The goal of this piece was to re-weight pFIP into a form that was most predictive for relievers. So like I did for the starter version of pFIP, I ran a multiple regression with K/PA, home runs / PA and BB/PA as three separate predictors and regressed those numbers against runs in the subsequent season.

When the regression was run, I found only strikeouts and home runs to be significant predictors. What I mean by this, is the p-value for walks was 0.865. Typically, for a predictor to be considered statistically significant, its p-value should be under .05, so walks were well above this number, while home runs and strikeouts had p-values well below .01.

Thus, this multiple regression resulted in a pFIP for relievers, that completely ignored walks, because they weren’t significant and did not improve the overall r-squared in any way (and actually hurt the adjusted r-squared). The equation for reliever version pFIP that I found was:

(17*HR – 6.3*K)/PA + Constant
*note*–the constant in this case was ~5.00

This equation is fairly similar to the starter version of pFIP, except it ignores walks. Reliever pFIP’s r-squared was 9.42 percent and the RMSE was 1.26, which beats the other predictors tested.

These results were very surprising, so surprising in fact, that I was almost positive that selection bias could be rearing its ugly head.

So, I tested to see if these results would hold true out of sample. I took another sample of relievers with a min. 30 IP in Year x and min. 30 IP in Year x+1, but this time for the years 2002-2007, and tested the same predictors, except this time I added the reliever pFIP I found in the first sample (R pFIP) and labeled the starter pFIP as S pFiP.

Here are the results (n=636):

Predictor r^2 RMSE
K-BB 10.46% 1.39
S pFIP 9.88% 1.395
K% 9.01% 1.402
SIERA 7.92% 1.41
R pFIP 7.82% 1.411
xFIP 6.87% 1.418
FIP 6.10% 1.424

In this sample, my original pFIP and strikeout percentage did very well again.

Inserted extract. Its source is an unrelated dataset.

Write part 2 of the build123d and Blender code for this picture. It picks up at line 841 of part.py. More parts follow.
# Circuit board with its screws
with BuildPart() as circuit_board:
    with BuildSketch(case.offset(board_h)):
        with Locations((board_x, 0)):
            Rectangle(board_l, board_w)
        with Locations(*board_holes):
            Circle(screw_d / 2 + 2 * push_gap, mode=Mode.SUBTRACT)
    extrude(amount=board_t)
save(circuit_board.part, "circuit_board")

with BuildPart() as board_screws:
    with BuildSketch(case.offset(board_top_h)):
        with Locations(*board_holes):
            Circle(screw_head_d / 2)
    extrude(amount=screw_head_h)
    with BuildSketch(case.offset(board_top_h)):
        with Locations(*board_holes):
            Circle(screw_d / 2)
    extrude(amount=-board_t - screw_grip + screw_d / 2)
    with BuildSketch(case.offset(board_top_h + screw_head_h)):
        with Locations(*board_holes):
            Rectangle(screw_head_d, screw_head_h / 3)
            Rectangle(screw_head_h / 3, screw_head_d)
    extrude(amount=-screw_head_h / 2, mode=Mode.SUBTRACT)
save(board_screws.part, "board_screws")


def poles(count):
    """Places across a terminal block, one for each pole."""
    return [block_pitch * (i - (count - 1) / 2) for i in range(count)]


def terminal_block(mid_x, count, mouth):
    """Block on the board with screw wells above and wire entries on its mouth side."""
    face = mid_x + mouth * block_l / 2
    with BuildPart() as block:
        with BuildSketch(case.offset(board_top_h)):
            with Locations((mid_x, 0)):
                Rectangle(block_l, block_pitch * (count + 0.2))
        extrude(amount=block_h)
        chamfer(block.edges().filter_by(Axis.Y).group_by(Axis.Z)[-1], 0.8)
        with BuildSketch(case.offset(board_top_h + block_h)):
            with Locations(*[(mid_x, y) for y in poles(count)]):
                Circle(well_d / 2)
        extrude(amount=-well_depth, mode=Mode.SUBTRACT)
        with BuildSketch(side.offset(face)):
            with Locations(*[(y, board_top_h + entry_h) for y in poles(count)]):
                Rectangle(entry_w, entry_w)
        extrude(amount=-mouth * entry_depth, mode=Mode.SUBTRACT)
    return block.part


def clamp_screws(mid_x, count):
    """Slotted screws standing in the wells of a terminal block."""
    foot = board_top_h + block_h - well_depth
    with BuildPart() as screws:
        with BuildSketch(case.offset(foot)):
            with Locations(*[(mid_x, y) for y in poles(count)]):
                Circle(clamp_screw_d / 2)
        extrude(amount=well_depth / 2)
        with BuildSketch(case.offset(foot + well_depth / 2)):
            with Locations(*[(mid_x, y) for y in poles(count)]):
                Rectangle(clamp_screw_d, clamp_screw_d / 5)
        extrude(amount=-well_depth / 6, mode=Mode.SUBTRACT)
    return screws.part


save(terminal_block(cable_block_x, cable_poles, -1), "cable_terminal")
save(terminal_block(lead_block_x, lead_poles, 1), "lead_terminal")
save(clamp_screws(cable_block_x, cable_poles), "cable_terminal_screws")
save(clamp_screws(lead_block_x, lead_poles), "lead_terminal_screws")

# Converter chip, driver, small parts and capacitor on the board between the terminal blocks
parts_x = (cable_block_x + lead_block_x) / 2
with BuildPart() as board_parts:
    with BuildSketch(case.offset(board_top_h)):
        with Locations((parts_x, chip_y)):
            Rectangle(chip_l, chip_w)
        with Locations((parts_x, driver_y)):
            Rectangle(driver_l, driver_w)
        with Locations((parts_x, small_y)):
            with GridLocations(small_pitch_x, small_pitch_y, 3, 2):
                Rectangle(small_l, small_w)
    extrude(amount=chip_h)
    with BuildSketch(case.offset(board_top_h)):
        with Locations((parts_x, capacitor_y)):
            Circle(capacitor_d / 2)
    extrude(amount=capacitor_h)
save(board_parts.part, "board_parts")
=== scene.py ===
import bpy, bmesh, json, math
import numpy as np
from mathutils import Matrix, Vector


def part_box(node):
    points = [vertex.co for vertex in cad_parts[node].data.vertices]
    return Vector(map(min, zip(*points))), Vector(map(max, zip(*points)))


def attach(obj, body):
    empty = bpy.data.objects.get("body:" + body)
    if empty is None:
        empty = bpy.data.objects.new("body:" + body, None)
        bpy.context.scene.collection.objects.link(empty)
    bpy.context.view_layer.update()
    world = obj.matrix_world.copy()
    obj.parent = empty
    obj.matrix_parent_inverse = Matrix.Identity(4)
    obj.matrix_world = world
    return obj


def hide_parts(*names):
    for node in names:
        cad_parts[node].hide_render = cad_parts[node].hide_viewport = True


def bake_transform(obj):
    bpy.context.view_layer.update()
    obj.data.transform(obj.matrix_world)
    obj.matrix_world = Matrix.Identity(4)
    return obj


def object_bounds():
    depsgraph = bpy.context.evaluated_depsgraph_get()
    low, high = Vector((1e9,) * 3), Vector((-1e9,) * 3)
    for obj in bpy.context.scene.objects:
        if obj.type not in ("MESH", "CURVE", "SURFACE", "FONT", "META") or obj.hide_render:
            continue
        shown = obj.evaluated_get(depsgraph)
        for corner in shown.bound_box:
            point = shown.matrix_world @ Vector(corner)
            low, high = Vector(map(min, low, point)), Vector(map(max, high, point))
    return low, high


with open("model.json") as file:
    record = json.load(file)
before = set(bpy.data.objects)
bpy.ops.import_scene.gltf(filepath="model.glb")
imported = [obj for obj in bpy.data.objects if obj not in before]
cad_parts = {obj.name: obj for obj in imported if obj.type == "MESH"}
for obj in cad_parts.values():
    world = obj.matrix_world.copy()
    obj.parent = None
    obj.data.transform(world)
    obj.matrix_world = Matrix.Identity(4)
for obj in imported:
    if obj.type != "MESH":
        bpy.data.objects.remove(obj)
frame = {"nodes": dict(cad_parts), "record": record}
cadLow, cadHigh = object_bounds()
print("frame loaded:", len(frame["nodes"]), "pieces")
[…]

The main point of this test though, was to test for selection bias, not to see how well strikeout percentage would do. The top predictor, strikeouts minus walks, which was the worst predictor for the original sample, almost screams that the results of the first sample were subject to selection bias. Also, the reliever pFIP that I found in the original sample, which excludes walks, plummeted to down the list.

So, I ran a multiple regression for this sample, with walks, strikeouts and home runs as the predictors to see if walks had now become significant. For this sample, both strikeouts and walks had p-values well under .01 (thus, they were significant), while home runs had a p-value of .531 (thus, home runs were not statistically significant). Adding a certain pFIP-esque weight to strikeouts and walks, while ignoring home runs only increased the overall r-squared of simple K-BB from 10.46 percent to 10.56 percent.

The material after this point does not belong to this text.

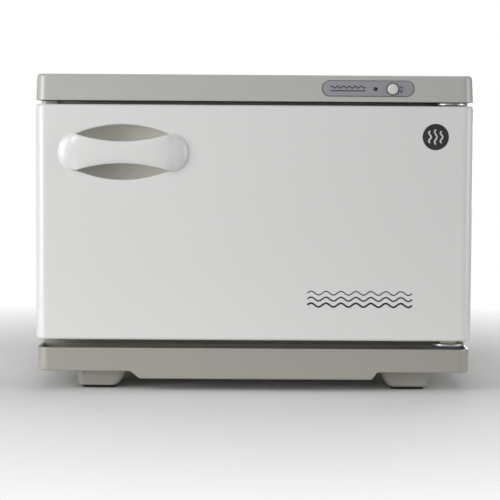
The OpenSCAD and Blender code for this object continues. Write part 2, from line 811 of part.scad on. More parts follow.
module power_button() {
    color([0.86, 0.86, 0.83]) translate([button_x, 0, panel_z]) {
        rod_y(button_r, front_y - button_out, front_y + button_in);
        rod_y(stem_r, front_y + button_in - eps, front_y + stem_in);
    }
}

// ---------- door ----------

// The door's outline in plan, drawn in from its outside by inset
module door_plan(inset) {
    plan(cap_x - inset, front_y + inset, door_back_y - inset,
         door_corner_front - inset, door_corner_back - inset);
}

// The eye-shaped opening, grown by grow all round, in front view about the handle's middle
module eye(grow) {
    intersection() {
        translate([0, handle_h / 2 - eye_r]) circle(eye_r + grow);
        translate([0, eye_r - handle_h / 2]) circle(eye_r + grow);
        square([2 * (eye_half_w + grow), handle_h + 20], center = true);
    }
}

module door_panel() {
    color(white_plastic) difference() {
        union() {
            difference() {
                translate([0, 0, door_z]) linear_extrude(door_h) door_plan(0);
                translate([0, 0, door_z + wall]) linear_extrude(door_h - 2 * wall) {
                    door_plan(wall);
                    translate([-liner_x - 0.2, door_back_y - 15]) square([2 * liner_x + 0.4, 16]);
                }
            }
            for (p = liner_screws_at)
                translate([p[0], 0, p[1]]) rod_y(4, front_y + 1, door_back_y - liner_t - 0.1);
            translate([hinge_x, hinge_y, door_z + 1]) cylinder(r = boss_r, h = bush_l - 0.5);
            translate([hinge_x, hinge_y, door_top_z - bush_l - 0.5]) cylinder(r = boss_r, h = bush_l - 0.5);
        }
        for (p = liner_screws_at)
            translate([p[0], 0, p[1]]) rod_y(pilot_r, door_back_y - 16, door_back_y + 1);
        translate([hinge_x, hinge_y, door_z - eps]) cylinder(r = bush_r, h = bush_l + 2);
        translate([hinge_x, hinge_y, door_top_z - bush_l - 2 + eps]) cylinder(r = bush_r, h = bush_l + 2);
        translate(handle_pos) {
            along_y(front_y - 1, front_y + wall + 1) eye(0);
            for (x = [-leg_x, leg_x]) translate([x, 0, 0])
                rod_y(leg_r + 0.1, front_y - 1, front_y + wall + 1);
        }
    }
}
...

Mainly for fun, I combined the two samples into one large sample for the last decade (2002-12), and re-ran the multiple regression. With this sample, all three predictors then became significant, but the overall r-squared was not very good (10.56%) and strikeouts had a standard error that was half of the size of walks and one-fifth of the size of home runs.


The variability in reliever runs is massive. Craig Kimbrel, a workhorse reliever, threw almost 140 innings over the last two seasons. That number of innings is less than a full season for a healthy starter, and a full season of innings for a starter is still a small sample in relative terms. I think the results from this study just reiterated the fact that year-to-year numbers for relievers are incredibly hard to predict, because of the sample size.

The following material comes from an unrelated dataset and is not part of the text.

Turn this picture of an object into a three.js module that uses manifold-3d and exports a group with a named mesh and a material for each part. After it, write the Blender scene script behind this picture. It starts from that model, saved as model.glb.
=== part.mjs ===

This is why when I originally set out to re-weight FIP, I concerned myself with just starting pitchers. The pFIP I found for starters did better than most statistics for predicting reliever’s runs allowed. However, the variability I found in two of the main predictors of pFIP (home runs and walks) made me concerned if those factors should even be included in an analysis of future reliever runs.

For those who care, when using the entire sample, the equation I found for a reliever pFIP was as follows:

(11.5*HR + 3*BB – 7.5*K)/PA + Constant

I would in no way be a proponent of this formula, though. Given that these weights are subject to selection bias, and that strikeout percentage by itself almost does the entire job, the equation is essentially useless. The r-squared I found for this equation, was 10.56 percent, which is not much better than the one I found for strikeout percentage, 9.48 percent.

The best equation I could find still left almost 90 percent of the variance in future runs unexplained, which doesn’t sit well with me. Thus, I would almost always recommend using multiple seasons to project runs allowed for relievers, but I would also say that one should not expect those results to be too pretty either, because the outcome year is still such a small sample, that almost anything can happen.

If you’re stuck with, or choose to, use just one statistic from one season of data to predict future runs for a reliever, just use strikeout percentage, it’d be foolish to complicate matters any further.

References & Resources
All statistics come courtesy of FanGraphs

Newest Most Voted
Inline Feedbacks
View all comments
10 years ago

Well done Glenn, even with the negative results.  A few questions that occur to me: 1) Could the increase in K% over the time period have an effect upon your results?  2) Could the 30+ innings limit bias the results by eliminating certain types of (bad) pitchers?  3) Looking at the variation of the rates could you come up with numbers of PAs at which you would regress 50% to the mean for that stat?  4) Would these be different from the numbers people have found for starters?  5)  When trying to use something like Marcel to predict future performance, would the weights applied to past seasons and the amount of regression to the mean be different for relievers than for starters?

Keep up the good work!

10 years ago

Glen, are closers easier to predict. Or relievers with higher average pLI more predictive than those with lower leverage innings. I would agree that perhaps we should question if we can predict relievers, but perhaps there is more reason to predict higher performing , higher impact relievers.

Glenn DuPaul
10 years ago

@kds I think the increase in K% is huge here.  If I had looked at a sample of say 1992-2002, than I don’t think K-rate would’ve been as effective of a predictor.  I think eliminating the limit would just hurt the predictive measures.  Why would we care to project a reliever who had a FIP over 10 or something in Year X, because he probably won’t be pitching the next season.  I think these numbers do need to be regressed to the mean to some extent, because the sample is just that small.  I haven’t done enough research to say how much though.  I can’t speak for it, but I think Marcel uses different amounts of regression for starters as opposed to relievers.

That’s a really good question.  I would say for the most part, teams would care more about high leverage relievers than guys throwing in mop-up duty. I can’t speak to whether or not those closers would be easier to predict though.